Stonewall Inn was owned by the mafia: LGBTQ folks and the Mafia began their relationship going back as far as the Prohibition era. Local New York City authorities closed hundreds of LGBTQ hotspots in the 1930s and ‘40s, after Prohibition was repealed, state agencies continued to prohibit serving queer folks under the premise of moral indecency. This forced the LBGTQ scene underground and because the Mafia had experience with running speakeasies, they used it to run gay bars by paying off local authorities.

Dressing in drag was illegal: In New York, at least three articles of clothing had to be of your birth gender or you were in violation of the law and could be arrested.

Transgender women of color were at the front lines: Marsha P. Johnson and Sylvia Rivera witnessed the police raid and were among the first people to fight back.

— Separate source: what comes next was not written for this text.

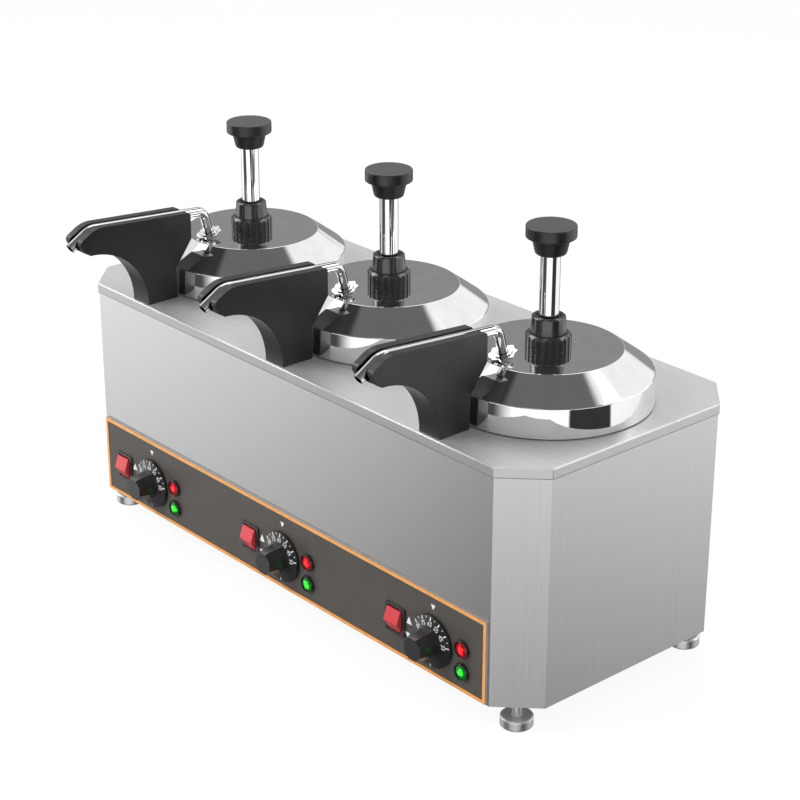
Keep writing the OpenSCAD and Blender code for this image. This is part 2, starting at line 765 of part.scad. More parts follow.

They were known in those times as drag queens and transvestites, but self-identified as women. Their fight didn’t start with the Stonewall Riots; they had been advocating for LBGTQ rights since the early 60s.

https://sites.psu.edu/womeninhistory/files/2016/10/marsha-and-sylvia-unikq2.png

The aftermath – gay pride: On June 28, 1970, a year after the Stonewall Riots, a march took place on Christopher Street, with similar marches in Los Angeles and Chicago. They were the first Gay Pride marches in U.S. history. In 2016, a few weeks after the Orlando, Florida Pulse nightclub shooting, President Obama officially designated the Stonewall National Monument, which encompasses the Stonewall Inn and Christopher Street Park.